Najlepszą grą Bethesdy jest Morrowind.
Kupuj Skyrima, jest bardzo tani, dodaj do tego mody(poszukaj polecanych na necie) i graj. Jak dla mnie, najlepsza gra Betheshy.
Witam,
dziękuję wszystkim za odzew. Zakupiłem dzisiaj Skyrim i przepadłem na kilka godzin. Gra miażdży klimatem. Widocznie F4 nie podszedł mi ze względu na klimat którego nie czuję,nie dlatego że nie ogarniam świata gry jak mi tu jakiś pro gamer zarzucił. Zacząłem grać Nordem i znalazłem jakąś świątynię myśląc że to koniec zwiedzania, nagle zacząłem schodzić niżej,jakieś katakumby i podziemia. Magia. Muzyka wymiata. Jeszcze raz dzięki wielkie i pozdrawiam.
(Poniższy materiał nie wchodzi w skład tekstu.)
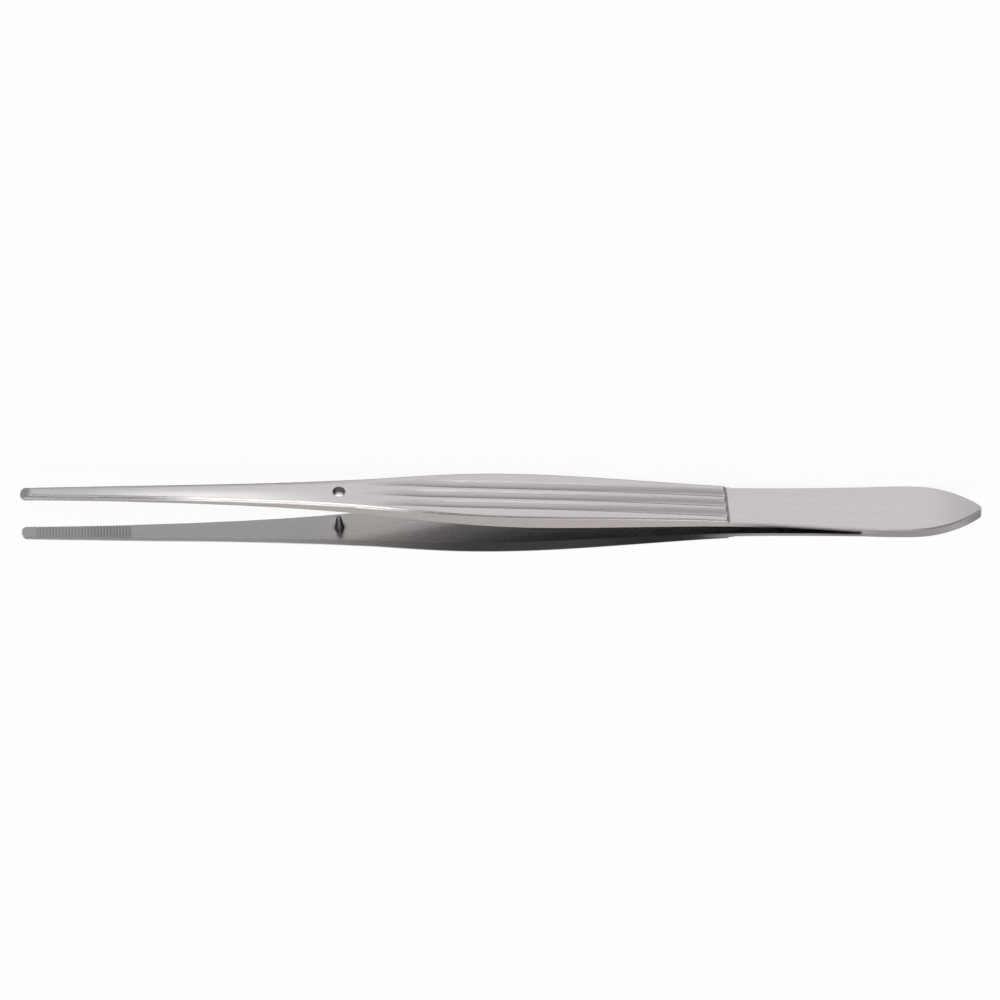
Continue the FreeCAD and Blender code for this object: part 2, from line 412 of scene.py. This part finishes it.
@dataclass(frozen=True)
class Stretch:
    """Stretch of the arms, by its places from the tips, with a soft start and a soft end."""

    start: float
    end: float
    start_fade: float
    end_fade: float

    def mask(self, sheet: NodeSheet, from_tip: Socket) -> Socket:
        """Mask of the stretch.

        Args:
            sheet: The sheet that the mask goes into.
            from_tip: Place from the tips.

        Returns:
            The mask.
        """
        begun = sheet.ramp(from_tip, self.start, self.start + self.start_fade)
        left = sheet.ramp(from_tip, self.end - self.end_fade, self.end, 1.0, 0.0)
        return sheet.math(Blend.MULTIPLY, begun, left)


@dataclass(frozen=True)
class ArmLayout:
    """Places on the arms that their finish follows, in metres."""

    tip_place: float
    middle_height: float
    serrations: Stretch
    serrations_end: Stretch
    tip_nose_shade: Stretch
    jaw_sheen: Stretch
    tip_edge_shade: Stretch
    bright_edge: Stretch
    far_rim: Stretch
    tip_shade: Stretch
    flutes: Stretch
    grip_edge_shade: Stretch
    step: Stretch
    strip: Stretch
    gap: Stretch
    lighter_inner_shade: Stretch
    shaded_side: Stretch
    darkest_side: Stretch
    slit: Stretch
    heel: Stretch
    heel_nose: Stretch
    heel_point: Stretch
    slit_end: float
    slit_slope: float
    slit_reach: Range
    slit_closing: Range
    step_slant: float
    flute_pitch: float
    flutes_reach: Range
    flute_drift: Range
    flute_drift_share: float
    jaw_half: tuple[float, float, float]
    jaw_rim: Range
    guide_place: float
    hole_radius: float
    hole_fade: float
    hole_depths: Range
    pin_radius: float
    foot_fade: float


@dataclass(frozen=True)
class ArmTones:
    """Colours of the arms' steel, and of the highlights and shade painted over each part of an arm."""

    face: Colour
    tip_shade: Colour
    heel_face: Colour
    sheen_and_scratch: Colour
    edge: Colour
    tip_edge_shade: Colour
    grip_edge_shade: Colour
    strip_edge_shade: Colour
    rim: Colour
    flute: Colour
    underside_shade: Colour
    band: Colour
    tip_band_shade: Colour
    heel_band_shade: Colour
    heel_point_shade: Colour
    pinned_band_shade: Colour
    shaded_band: Colour
    deepest_band_shade: Colour
    slit: Colour
    inner: Colour
    lighter_inner_shade: Colour
    serrated: Colour
    serrated_end: Colour
    lit_serration_wall: Colour
    gap: Colour
    tip_nose_shade: Colour
    step: Colour
    hole: Colour
    hole_end_light: Colour
    pin_foot_shadow: Colour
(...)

Rzadki przypadek, kiedy klimat gry - jest w stanie zadecydować o odbiorze całej reszty gry ;)
Jestem w stanie to zrozumieć, bo grałem w Skyrima tysiące godzin. Życzę miłego grania..
Skyrim tak mi sie spodobal, ze na PS3 zrobilem platyne :) Fallouta 4 nawet nie tykam :) Skyrim jest tani jak barszcz, jak chcesz sama podstawke to mam klucz steam za 10 zl :) Wersja polska :)
Imo klimat ma tu zasadnicze znaczenie. Skyrim to typowe fantasy z czarodziejami, smokami i innymi baśniowymi stworami, podczas gdy fallout aspiruje bardziej w sf. Można napisać dwie książki oparte na tym samym schemacie, ale jedna będzie baśnią a druga hard sf i trafi do zupełnie różnego grona odbiorców. Mnie i fallout i TES się podoba, ale traktuje te gry zupełnie inaczej, mimo że podstawy mechaniki są identyczne.
@kylo19
Przykro mi ,ale jesteś jedyną osobą, która nie lubi Skyrima. To że w to nie grałeś lub grałeś w pirata lub zostawiłeś po 5 godzinach lub nie lubisz gier RPG to nie znaczy, że musisz hejtować dobrą produkcję :).
[13] - Dla mnie Morrowind jest bardzo dobry, ale po jakimś czasie staje się nudny i monotonny. Ale staram się go przejść bo uwielbiam serię The Elder Scrolls.
Dede0601
Przykro mi ,ale jesteś jedyną osobą, która nie lubi Skyrima
Polemizowałbym, tym bardziej, że lubię Skyrima. Abstrahując jednak od moich upodobań - jest masa ludzi, którym Skyrim się nie podoba.
To że w to nie grałeś lub grałeś w pirata lub zostawiłeś po 5 godzinach
Grałem 3 razy, łącznie kilkaset godzin.
lub nie lubisz gier RPG (...)
Gry RPG to moja ulubiona forma spędzania wolnego czasu. Jednak zanim zaczniesz używać skrótu RPG, to naucz się co to znaczy, bo nie wypada używać słów, których się nie zna. Zapewne chodziło Ci o cRPG (które swoją drogą też bardzo lubię).
to nie znaczy, że musisz hejtować dobrą produkcję :).
Nie hejtuję, bo gra mi się podoba. Po prostu piszę, że Skyrim "na czysto" nie jest grą pełną, tak jak poprzednie części cyklu (pomińmy Obliviona z LS).